A New York Times report on April 14 cited FBI Director Christopher Wray at a US Senate hearing last year as saying that China presented “a whole-of-society threat on their end” that required a “whole-of-society response.”
The bureau has since mounted a counterintelligence operation to bar Chinese academics from the US if they are suspected of having ties with Chinese intelligence agencies, the paper said.
China’s Confucius Institutes, which since 2004 have been springing up like mushrooms in higher-education institutions around the world, are ships sailing under false colors, disseminating Chinese Communist Party (CCP) propaganda.
To date, there are 108 of these institutes operating within US universities.

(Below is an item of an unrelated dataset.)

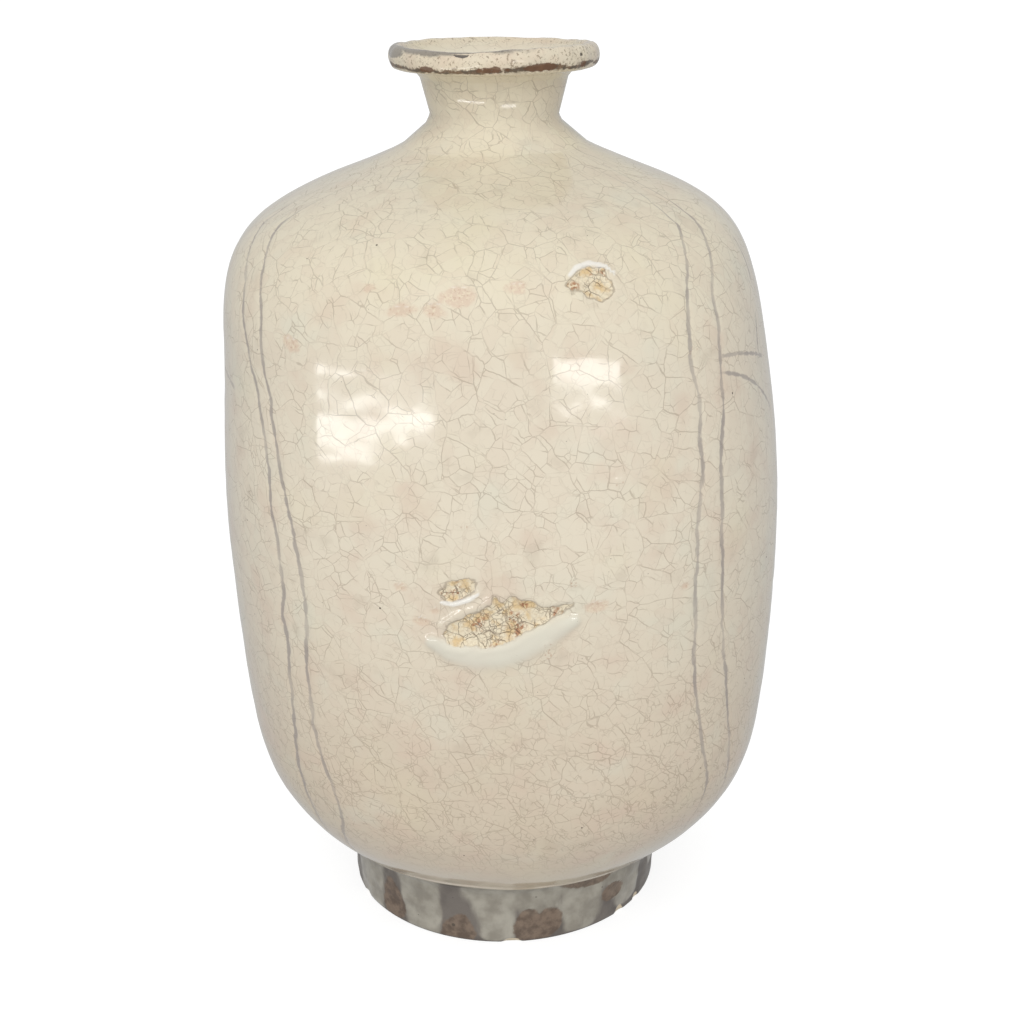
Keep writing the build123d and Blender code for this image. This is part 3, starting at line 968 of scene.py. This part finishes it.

However, a number of schools have announced that they plan to terminate cooperation with the institutes.
In April 2017, the New York-based National Association of Scholars published an investigative report entitled: Outsourced to China: Confucius Institutes and Soft Power in American Higher Education.

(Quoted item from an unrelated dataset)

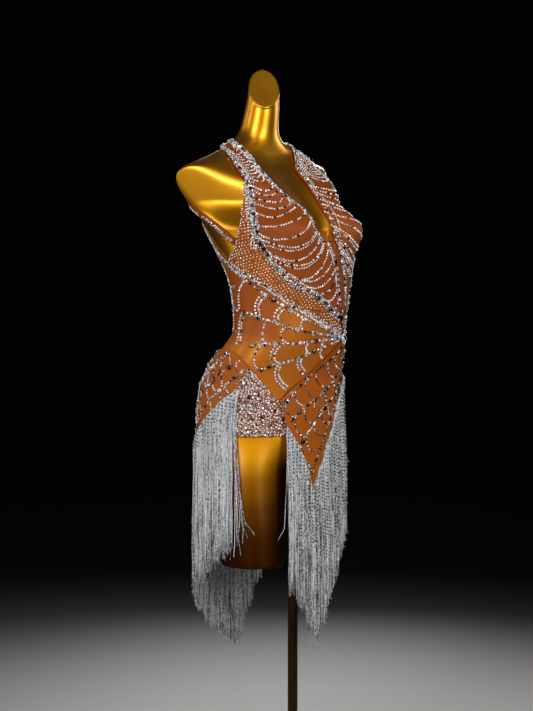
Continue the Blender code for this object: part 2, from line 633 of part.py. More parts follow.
# place from front to back, half width
GUSSET = [
    dict(y=-0.0392, half=0.0170), dict(y=-0.0372, half=0.0170),
    dict(y=-0.0335, half=0.0145), dict(y=-0.0298, half=0.0120),
    dict(y=-0.0260, half=0.0120), dict(y=-0.0200, half=0.0150),
    dict(y=-0.0135, half=0.0200), dict(y=0.0135, half=0.0200),
    dict(y=0.0270, half=0.0130), dict(y=0.0450, half=0.0095),
    dict(y=0.0650, half=0.0085), dict(y=0.0850, half=0.0095),
    dict(y=0.1050, half=0.0120), dict(y=0.1250, half=0.0135),
    dict(y=0.1370, half=0.0125), dict(y=0.1450, half=0.0120),
    dict(y=0.1510, half=0.0120), dict(y=0.1570, half=0.0125),
    dict(y=0.1620, half=0.0160), dict(y=0.1660, half=0.0165),
    dict(y=0.1700, half=0.0170),
]


def build_gusset(form):
    """Crotch strip of the briefs, with an eyelet for the stand's pole."""
    bm = bmesh.new()
    bm.from_mesh(form.data)
    tree = BVHTree.FromBMesh(bm)
    bm.free()
    rows = []
    for mark in GUSSET:
        row = []
        for f in (-1.0, -0.66, 0.0, 0.66, 1.0):
            x = mark["half"] * f
            spot, normal, _, _ = tree.ray_cast(Vector((x, mark["y"], 0.78)),
                                               Vector((0, 0, 1)))
            if f == 0.0:        # in the fold between the legs
                normal = Vector((0, 0, -2.6))
            row.append(spot + normal * 0.0046 - Vector((0, 0, 0.0012)))
        rows.append(row)
    mesh = grid_mesh("briefs_gusset", rows, skip={(6, 1), (6, 2)})
    total = sum(p.area * p.normal.z for p in mesh.polygons)
    if total > 0:
        mesh.flip_normals()
    ob = add_object("briefs_gusset", mesh, STONED)
    thicken(ob, WALL)
    return ob


build_gusset(FORM)

# ------------------------------------------------------------ skirt
panel("skirt_front", FRONT_TOP, FRONT_HEM, SATIN, GAP_2, WALL, across=7, sub=2, leave=0.995)
panel("skirt_back", HIP_TOP, HIP_HEM, SATIN, GAP_2, WALL, across=10, sub=3, leave=0.915)

# ------------------------------------------------------------ fringe
BACK_CENTRE = 9
fringe("fringe_front", FRONT_HEM[2:], SILVER, 0.995, 0.0060)
fringe("fringe_back_right", HIP_HEM[:BACK_CENTRE + 1], SILVER, 0.915, 0.0030)
fringe("fringe_back_left", HIP_HEM[BACK_CENTRE:], SILVER, 0.915, 0.0030)
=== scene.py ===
"""Looks of the latin dance dress on its form: cloth, stones, fringe, stand.

Metres, +Z up, the wearer faces -Y, the wearer's right is -X.  Every cloth
layer is the same figure moved out by its gap, so the stones are laid on it
with the same function that made the cloth under them.
"""
from math import radians, pi, cos, sin, atan2

import bpy
import numpy as np
from mathutils import Vector, Matrix


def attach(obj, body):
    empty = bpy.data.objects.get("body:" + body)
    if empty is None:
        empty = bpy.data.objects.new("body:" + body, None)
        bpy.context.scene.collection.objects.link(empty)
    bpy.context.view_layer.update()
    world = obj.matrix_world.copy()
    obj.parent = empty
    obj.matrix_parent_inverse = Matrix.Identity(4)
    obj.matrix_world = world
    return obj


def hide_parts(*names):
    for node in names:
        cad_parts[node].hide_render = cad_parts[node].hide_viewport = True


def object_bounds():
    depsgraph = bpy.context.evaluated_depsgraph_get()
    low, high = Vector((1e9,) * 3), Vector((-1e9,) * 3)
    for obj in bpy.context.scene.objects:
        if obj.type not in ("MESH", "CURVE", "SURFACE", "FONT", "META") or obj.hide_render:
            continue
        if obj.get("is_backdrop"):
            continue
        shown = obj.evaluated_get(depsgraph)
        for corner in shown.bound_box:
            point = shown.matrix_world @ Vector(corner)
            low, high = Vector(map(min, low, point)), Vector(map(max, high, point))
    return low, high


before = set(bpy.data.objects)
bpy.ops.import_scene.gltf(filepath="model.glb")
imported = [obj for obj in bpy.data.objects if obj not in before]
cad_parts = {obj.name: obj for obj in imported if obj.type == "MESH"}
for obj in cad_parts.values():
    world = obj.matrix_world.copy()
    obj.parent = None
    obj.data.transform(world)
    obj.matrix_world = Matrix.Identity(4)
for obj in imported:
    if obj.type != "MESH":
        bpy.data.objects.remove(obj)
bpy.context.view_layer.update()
rng = np.random.default_rng(11)

# ------------------------------------------------------------ sizes
GAP_1, WALL_1 = 0.0016, 0.0010
GAP_CUP, WALL_CUP = 0.0026, 0.0016
GAP_2, WALL_2 = 0.0044, 0.0010
GAP_FRINGE = 0.0050
FRINGE_LENGTH = 0.295
CROTCH_Z, CROTCH_DIP, LEG_END = 0.885, 0.026, 0.640
POLE_R, BASE_R = 0.0095, 0.190
AROUND = 160
ALONG_CROTCH = 22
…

It said that the CCP has used the institutes to spread its ideology overseas and is interfering in the academic independence of US academic institutions.

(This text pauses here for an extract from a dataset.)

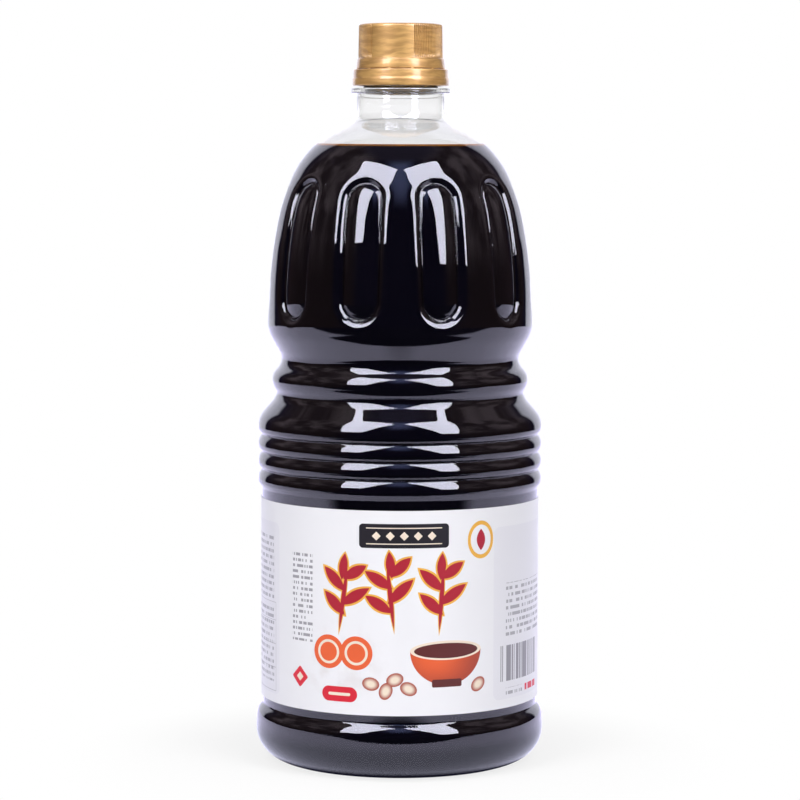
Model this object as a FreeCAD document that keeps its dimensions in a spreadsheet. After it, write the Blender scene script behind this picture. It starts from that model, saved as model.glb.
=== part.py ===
import FreeCAD, Part
import math
import os

import Sketcher
from FreeCAD import Vector

# Soy sauce jug: a blown clear bottle with a ribbed waist and a domed shoulder that
# carries ten recessed finger grips, filled with soy sauce to just under the neck, with
# a wrap-around label and a screw cap that still has its tamper band.
#
# Units are millimetres.  +Z runs up the jug's axis, the origin is the centre of the
# ring that it stands on, and the front of the label faces -Y.

# Driving dimensions: name, value, what it is.
SIZES = [
    # Blown body, from the foot up
    ("wall", 1.0, "wall of the blown body"),
    ("push_up", 9.0, "height of the dished base over its standing ring"),
    ("push_flat", 12.0, "radius of the dish's flat middle"),
    ("dish_round", 10.0, "rounding round the dish's middle"),
    ("foot_inner", 34.5, "inner radius of the standing ring"),
    ("foot_round", 1.5, "rounding inside the standing ring"),
    ("base_radius", 49.05, "radius of the bumper over the foot"),
    ("heel_round", 11.05, "rounding from the foot to the bumper"),
    ("bumper_top", 17.0, "height where the bumper turns in"),
    ("bumper_round", 5.4, "rounding over the bumper"),
    ("panel_low", 19.2, "lower end of the label panel"),
    ("panel_high", 93.2, "upper end of the label panel"),
    ("panel_low_radius", 47.0, "label panel's radius at its lower end"),
    ("panel_high_radius", 47.2, "label panel's radius at its upper end"),
    ("panel_low_round", 1.4, "fillet at the label panel's lower end"),
    ("panel_high_round", 0.8, "fillet at the label panel's upper end"),
    ("belt_low", 95.2, "lower edge of the ribbed belt"),
    ("belt_high", 117.1, "upper edge of the ribbed belt"),
    ("belt_radius", 48.4, "radius of the belt between its ribs"),
    ("belt_low_round", 1.6, "rounding under the belt"),
    ("belt_high_round", 8.0, "rounding over the belt"),
    ("apron_radius", 42.7, "radius where the slope over the belt steepens to the groove"),
    ("apron_height", 123.6, "height where that slope steepens to the groove"),
    ("apron_round", 5.6, "curve between slope and groove"),
    ("groove_radius", 42.0, "radius of the groove under the ridge"),
    ("groove_height", 125.6, "height of the groove under the ridge"),
    ("groove_round", 2.0, "rounding in that groove"),
    ("ridge_radius", 44.9, "radius of the ridge under the waist"),
    ("ridge_height", 130.5, "height of the ridge under the waist"),
    ("ridge_round", 5.4, "rounding over that ridge"),
    ("waist_radius", 39.5, "radius of the waist"),
    ("waist_height", 136.4, "height of the waist"),
    ("waist_round", 4.2, "rounding in the waist"),
    ("dome_radius", 45.1, "largest radius of the dome"),
    ("dome_foot", 146.2, "height where the waist meets the dome"),
    ("dome_foot_round", 11.0, "rounding where the waist meets the dome"),
    ("dome_side", 169.5, "height where the dome's side begins to lean"),
    ("dome_side_round", 150.0, "curve of the dome's side"),
    ("shoulder_radius", 40.3, "radius where the dome turns into the shoulder"),
    ("shoulder_height", 192.1, "height where the dome turns into the shoulder"),
    ("shoulder_round", 49.0, "curve between dome and shoulder"),
    ("crown_radius", 30.75, "radius where the shoulder flattens"),
    ("crown_height", 210.5, "height where the shoulder flattens"),
    ("crown_round", 34.0, "curve of the shoulder's crown"),
    ("neck_radius", 14.75, "neck's radius under its support ring"),
    ("neck_root", 217.95, "height where the shoulder meets the neck"),
    ("neck_root_round", 4.5, "fillet where the shoulder meets the neck"),
    ("ring_radius", 16.8, "radius of the neck's support ring"),
    ("ring_low", 226.7, "underside of the support ring"),
    ("ring_high", 228.4, "top of the support ring"),
    ("ring_round", 0.45, "rounding of the support ring's rim"),
    ("finish_radius", 12.6, "radius of the finish that takes the cap"),
    ("finish_round", 0.5, "fillet at the finish's foot"),
    ("finish_top", 248.0, "lip of the neck"),
    ("lip_round", 0.4, "rounding of the lip"),
    ("bore_radius", 10.9, "radius of the bore through the finish"),
    ("bore_low", 224.5, "height where the bore begins to narrow"),
    ("bore_clear", 1.0, "what the bore's tool reaches past the lip"),
    # Grooves between the belt's ribs
    ("rib_count", 3, "grooves round the belt"),
    ("rib_first", 111.6, "height of the highest groove"),
    ("rib_pitch", 5.95, "spacing of the grooves"),
    ("rib_depth", 1.3, "depth of the corner at the bottom of a groove"),
    ("rib_round", 0.45, "rounding at the bottom of a groove"),
    ("rib_under", 1.1, "height from a groove to the rib's lower edge above it"),
    ("rib_under_round", 2.4, "rounding under a rib"),
    ("rib_over", 1.8, "height from a groove down to the rib's upper edge below it"),
    ("rib_over_round", 5.3, "rounding over a rib"),
    # Finger grips of the dome
    ("grip_count", 10, "recessed grips round the dome"),
    ("grip_depth", 1.6, "depth of a grip's floor under the dome"),
    ("grip_height", 174.4, "height of a grip's middle"),
    ("grip_half_length", 17.1, "half the straight length of a grip"),
    ("grip_half_width", 6.3, "half the width of a grip's tool at its root"),
    ("grip_root", 37.5, "distance of the tool's root from the axis"),
    ("grip_reach", 14.0, "length of the tool"),
    ("grip_lean", 8.0, "degrees that a grip looks up"),
    ("grip_draft", 12.0, "slope of a grip's walls in degrees"),
    # Sauce and label
    ("sauce_level", 209.0, "level of the sauce"),
    ("label_low", 22.3, "lower edge of the label"),
    ("label_high", 90.6, "upper edge of the label"),
    ("label_thick", 0.3, "thickness of the label"),
    # Screw cap
    ("cap_low", 235.2, "lower edge of the cap"),
    ("cap_top", 250.0, "top of the cap"),
    ("flange_high", 238.3, "upper edge of the cap's flange"),
    ("flange_radius", 15.05, "radius of the cap's flange"),
    ("flange_round", 0.35, "rounding of the flange"),
    ("pad_radius", 14.35, "radius of the cap's smooth pads at their foot"),
    ("pad_top_radius", 14.15, "radius of the cap's pads at the top"),
    ("cap_edge_round", 0.9, "rounding of the cap's top edge"),
    ("cap_bore", 13.0, "inner radius of the cap's skirt"),
    ("knurl_arcs", 3, "knurled stretches round the cap"),
    ("knurl_count", 20, "flutes in one knurled stretch"),
    ("knurl_sweep", 57.0, "degrees from the first flute of a stretch to its last"),
    ("knurl_start", 19.5, "degrees from the front to the first flute"),
    ("knurl_low", 238.6, "lower end of the flutes"),
    ("knurl_high", 249.0, "upper end of the flutes"),
    ("flute_root", 13.9, "radius of a flute's root"),
    ("flute_mouth", 14.6, "radius at which a flute's sides are measured"),
    ("flute_half_width", 0.45, "half the width between a flute's sides there"),
    # Tamper band
    ("band_low", 229.2, "lower edge of the tamper band"),
    ("band_high", 234.8, "upper edge of the tamper band"),
    ("band_low_radius", 16.35, "radius of the band at its lower edge"),
    ("band_high_radius", 15.95, "radius of the band at its upper edge"),
    ("band_bore", 14.6, "inner radius of the band"),
    ("band_round", 0.3, "rounding of the band's outer edges"),
    ("bridge_count", 12, "bridges between band and cap"),
    ("bridge_start", 15.0, "degrees from the front to the first bridge"),
    ("bridge_half_width", 0.5, "half the width of a bridge"),
    ("bridge_inner", 14.0, "inner radius of the bridges"),
    ("bridge_outer", 14.9, "outer radius of the bridges"),
]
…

The report recommended that all US universities close their Confucius Institutes.
In September 2017, the Australian newspaper the Herald Sun reported that the Australian Council for the Promotion of Peaceful National Reunification of China had made donations of several million Australian dollars to two of the nation’s largest political parties.
The Australian government took immediate action, instituting a law that prohibits political donations from foreign governments and their overseas proxies.
On Feb. 7, the Australian Department of Home Affairs revoked the residency permit of Chinese billionaire Huang Xiangmo (黃向墨) and rejected his application for citizenship.
Yet, to attract Chinese students, more than half of Taiwanese universities and colleges have signed pledges guaranteeing that classes would not mention “one China, one Taiwan,” Taiwanese independence or related topics.
They have also provided a platform for Chinese academic Li Yi (李毅), who has advocated the use of force to unify Taiwan and China. Li has been able to travel to Taiwan multiple times over the past year on a tourist visa.
However, earlier this month, on discovering that Li was making speeches during his trips to Taiwan, the National Immigration Agency revoked his visa and ordered his deportation.
Some local media outlets criticized the move for “limiting cross-strait academic exchanges” and said it had “destroyed Taiwan’s reputation for freedom of expression.”
They seem to believe that preserving academic freedom and academic exchanges requires the nation to jettison issues of sovereignty and welcome with open arms Chinese academics to indoctrinate Taiwanese students.
According to this warped logic, since the US is clamping down on Confucius Institutes, then the US possesses far less academic freedom than in Taiwan. This is clearly nonsense.
China’s China Central Television brazenly bangs the drum for specific candidates to run in Taiwan’s presidential election next year, yet Taiwanese legislators do not seem ready to take a leaf out of Australia’s book and enact tougher media laws.
Despite being geographically much closer to China than either the US or Australia and having been subjected to threats and intimidation for decades, Taiwan is still far too complacent about the existential danger posed by Chinese infiltration.
Chang Kuo-tsai is a former deputy secretary-general of the Taiwan Association of University Professors and former professor at National Tsing Hua University.